There was another class of objectors who
also ridiculed the mode of kirtana with
a loud voice. The ground for their objection was, however, different from that
of the refined epicureans. ‘I myself,’ such were the ideas of these people, ‘am
the Brahman Who is devoid of all the
qualities. Why then do they make any such distinction as that between servant
and Master?’ These men were the worst
enemies of the Vaishnavas. There were also many persons who looked upon the
Vaishnavas as designing worldly people who took to begging to earn their
livelihood by that easy method, for sheer idleness.
We frequently hear the complaint that
religion suffers degradation by scarcity of people who really lead the
religious life. It is supposed that if religion is freed from the clutches of
these people who have so long monopolized it for their profit and pleasure and
have degraded it by their foul lives, people in general would voluntarily
follow the lead of truly devout persons. If only the preachers of religion, say
these open atheists, lead truly spiritual lives themselves, their example would
prove irresistible in winning everybody to spiritual living. But the opposite
of this is what almost invariably happens in this world. The sincere devotees
are always ridiculed and persecuted by the people. This is also exactly as was
likely in the circumstances. Those who are steeped in worldliness have a
spontaneous dislike for persons who openly profess principles and follow a mode
of life that are in essential contradiction to theirs. The conduct of the
devotees is always regarded by worldly people, who have no inclination for
listening to the unpalatable truth, as both foolish and mischievous. Therefore,
instead of following the example of such persons the worldlings always look
upon the pure souls as enemies of every useful institution and set themselves
in vindictive opposition to their activities. To what ferocious persecution the
bona fide Vaishnavas have been
subjected at the hands of their opponents from time to time, is not
sufficiently well known, although it forms the most pathetic and the most
shameful chapter of the history of India. Sree Chaitanya says, “It is our only
duty always to chant the kirtana of Hari with humility greater than that of the
blade of grass, with greater endurance than that of the tree, giving all due
honour to others without desiring any honour for ourselves.” But nothing can
make amends, in the eyes of worldly people, for the crime of chanting the Name
of Hari or proclaiming the unvarnished Truth in and out of season and at all
time with body, mind and speech as required by the teaching of all the
Scripture embodied in the institution of the whole-time kirtana of the Absolute.
We have already described in a preceding
chapter the state of religious opinion in the country of the time of Sree
Chaitanya.

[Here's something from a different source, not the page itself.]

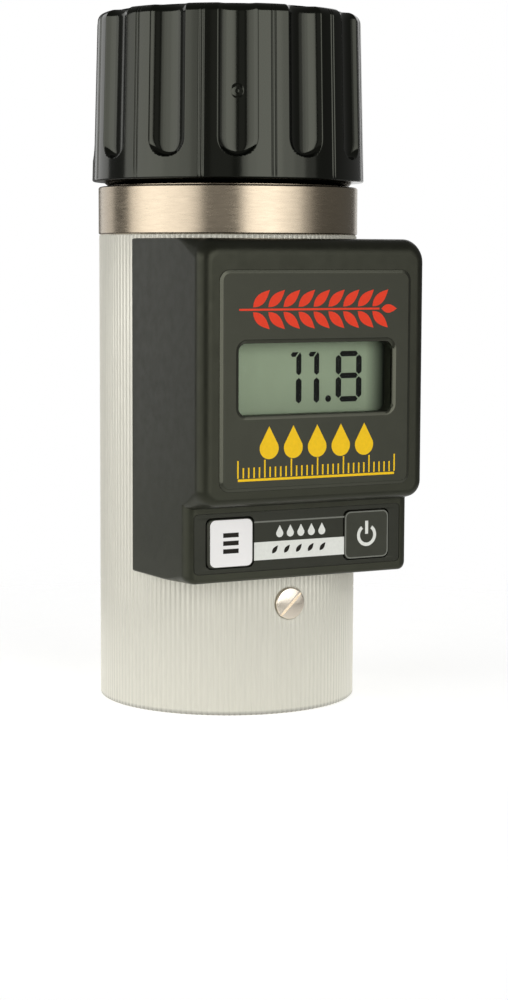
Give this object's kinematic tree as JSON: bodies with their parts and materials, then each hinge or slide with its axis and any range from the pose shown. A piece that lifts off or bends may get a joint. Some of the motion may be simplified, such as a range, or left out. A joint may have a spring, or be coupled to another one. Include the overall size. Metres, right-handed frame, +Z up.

There was no lack of unspiritual doctrines and practices upheld by
ancient philosophical systems most of which were mere apologies, or even
justifications, of the ordinary ungodly practices of the misguided jivas of this world. The system that was
in most vogue among the Pandits of Nabadwip at this period and has been
fashionable ever since, is the atheistical system of Nabya Nyäya. The
other atheistical systems of philosophy were also assiduously taught in the
schools of Nabadwip. We learn that scholars even from Mithila (Tirhoot) came to Nabadwip to study the New Logic. Sannyäsins and learned Professors from
Benares and all parts of North India came to Nabadwip for the study of Vedänta. We also read of students coming
to Nabadwip even from distant Känchi and
the southernmost part of the country.
These materialistic studies had acquired
such preponderance at that period that scholarship and ungodliness came to be
regarded as necessarily identical.
The masses sang the songs of Mangalchandi
and considered the endeavour for increasing the means of worldly enjoyment
as the ideal of religion. The common
people, and especially the wealthy trading communities, performed with great eclat the worship of Mangalchandi and, by subsidizing the
Brähmana Pandits with liberal pecuniary gifts, were enabled to buy their
subservient approval of those unscriptural practices. Much money was recklessly
squandered on the short-lived idols and no less on the exhibition of pantomime
dolls, which was an invariable and costly item of expense on all festive
occasions. There were very few permanent Holy Vigrahas in Bengal at that time.
The worship of the permanent Holy Vigraha
became a tradition in Bengal only subsequent to the Advent of Sree
Chaitanya and as the effect of His Teachings. Temporary images were the only
objects of worship. Those images were immersed in water after the festivity in
their honour was concluded, on the wrong assumption that the Form of Godhead is
a material and temporary entity.
This posture of affairs filled the
devotees with grief and despair. No one served Godhead, no one ever talked
about Him, or took His Holy Name, or could be persuaded to listen to any
discourse about Him. This was the blighted waste glutted with every form of
luxury aggravated by the strenuous pursuit of worldly knowledge, which evoked
the tenderest solicitude, of that small band of pure souls and impelled them to
adopt every method that could be devised for rousing the deluded people to a
sense of their eternal duty and thereby saving them from their impending
terrible doom. But all their efforts for the amelioration of the spiritual
condition of the people were misunderstood and responded to by the bitterest
invectives, ridicule and cruel persecution! Yet those servants of Godhead did
not lose their faith nor relax their efforts, although
their very food did not taste in their mouths at the sight of the miseries of
their kindred. The Bhägavatas applied themselves to their devotions in the
forms of the worship of Krishna, discourse about Krishna, and bathing in the
holy stream of the Ganges. And all of them incessantly blessed the world, ‘May
Krishna soon bestow His mercy on all!’